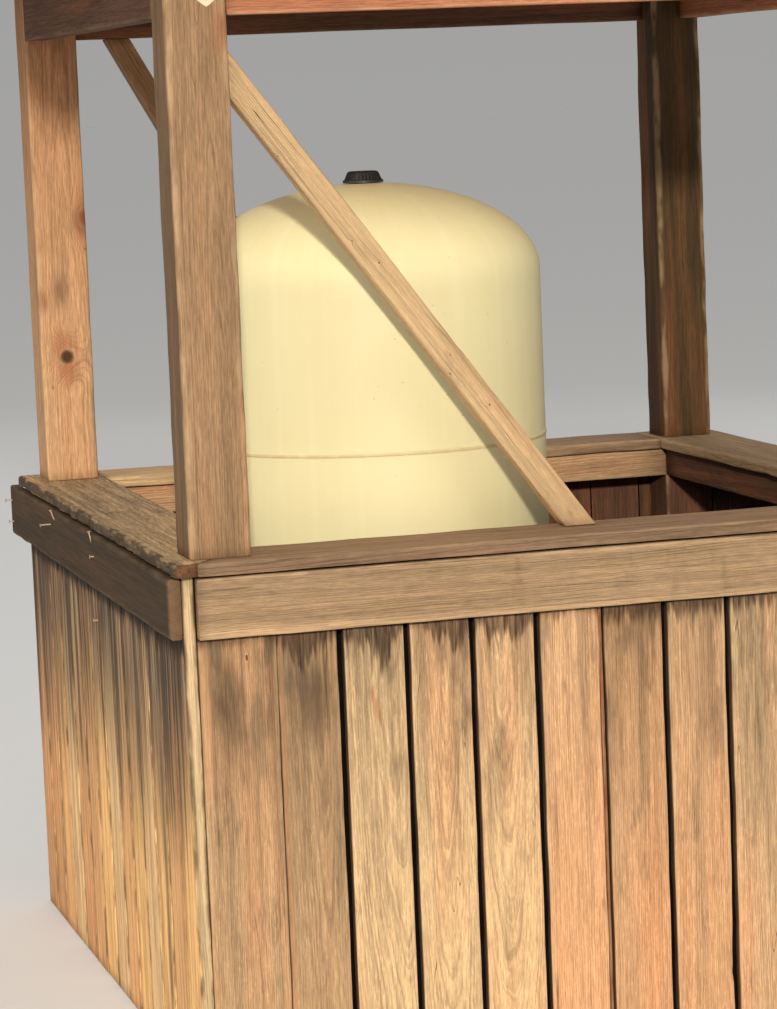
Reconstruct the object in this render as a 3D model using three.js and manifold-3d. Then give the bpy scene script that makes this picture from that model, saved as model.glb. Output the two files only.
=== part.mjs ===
// A timber tank shelter: a boarded box with cap boards, four posts on top that carry
// beams and a plank roof, and a steel pressure tank that stands in the box.
// Millimetres, +Z up, front towards -Y, origin on the ground at the plan centre.

import * as THREE from 'three';
import { mergeVertices } from 'three/addons/utils/BufferGeometryUtils.js';
import Module from 'manifold-3d';

// Plan and levels
const FRAME = 1219;                  // outer faces of opposite posts
const POST = 89;
const CAP_TOP = 760;
const BAY_H = 750;                   // cap top to beam bottom

// Timber sections
const BOARD_T = 19;
const BOARD_W = 89;
const CAP_W = 140;
const CAP_RECESS = 6;                // the side caps stop short of the fascia's face
const BEAM_H = 89;
const BEAM_T = 38;
const RAIL_H = 50;                   // the rails lie flat, as deep as the posts
const RAIL_LIFT = 60;                // ground to the bottom rail
const LAP = 1;                       // how far a rail reaches into the boards it is fused with

// Front boards
const FIRST_BOARD_W = 113;
const BOARD_GAP = 8.2;
const SPACED_BOARDS = 10;            // after the tight first two; the last fills up to the corner

// Roof
const ROOF_OVER_X = 230;
const ROOF_OVER_Y = 160;
const RAFTER_T = 38;
const RAFTER_H = 89;
const INNER_RAFTER_X = 203;
const DECK_BOARDS = 16;
const DECK_GROOVE = 3;

// Braces
const FRONT_BRACE_SLOPE = 1.357;
const FRONT_BRACE_TOP = 718;         // upper edge at the post, above the cap
const FRONT_BRACE_RISE = 66;         // upright cut at the post
const BACK_BRACE_SLOPE = 1.804;
const BACK_BRACE_FROM_POST = 60;
const BACK_BRACE_CUT = 43;           // level cut under the beam
const BRACE_T = 38;

// Tank
const TANK_X = -222;
const TANK_Y = -190;
const TANK_R = 265;
const TANK_WALL = 5;
const TANK_TOP = CAP_TOP + 502;
const HEAD_H = 138;
const TANK_SEAM = CAP_TOP + 112;
const TANK_FOOT = 38;                // ground to the lowest point of the bottom head
const SEAM_BAND_H = 10;
const SEAM_BAND_T = 1.4;
const BASE_RING_R = 210;
const BASE_RING_T = 5;
const VALVE_R = 31;
const VALVE_TOP_R = 19.5;
const VALVE_H = 18;
const ROUND_SEGMENTS = 72;
const HEAD_STEPS = 14;
const SEAT = 0.3;                    // clearance where a curved or mitred piece meets another

// Worked out from the above
const OUT = FRAME / 2;
const IN = OUT - POST;
const SKIN = OUT + BOARD_T;
const EDGE = SKIN + BOARD_T;
const CAP_IN = EDGE - CAP_W;
const CAP_BOTTOM = CAP_TOP - BOARD_T;
const BEAM_BOTTOM = CAP_TOP + BAY_H;
const BEAM_TOP = BEAM_BOTTOM + BEAM_H;
const DECK_BOTTOM = BEAM_TOP + RAFTER_H;
const DECK_TOP = DECK_BOTTOM + BOARD_T;
const LEFT_FASCIA_BACK = EDGE + 55;  // the left fascia runs on past the corner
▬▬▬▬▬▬
» Written task
Write out every line of the data that holds the word "manifold".

» Written response
Reconstruct the object in this render as a 3D model using three.js and manifold-3d. Then give the bpy scene script that makes this picture from that model, saved as model.glb. Output the two files only.
import Module from 'manifold-3d';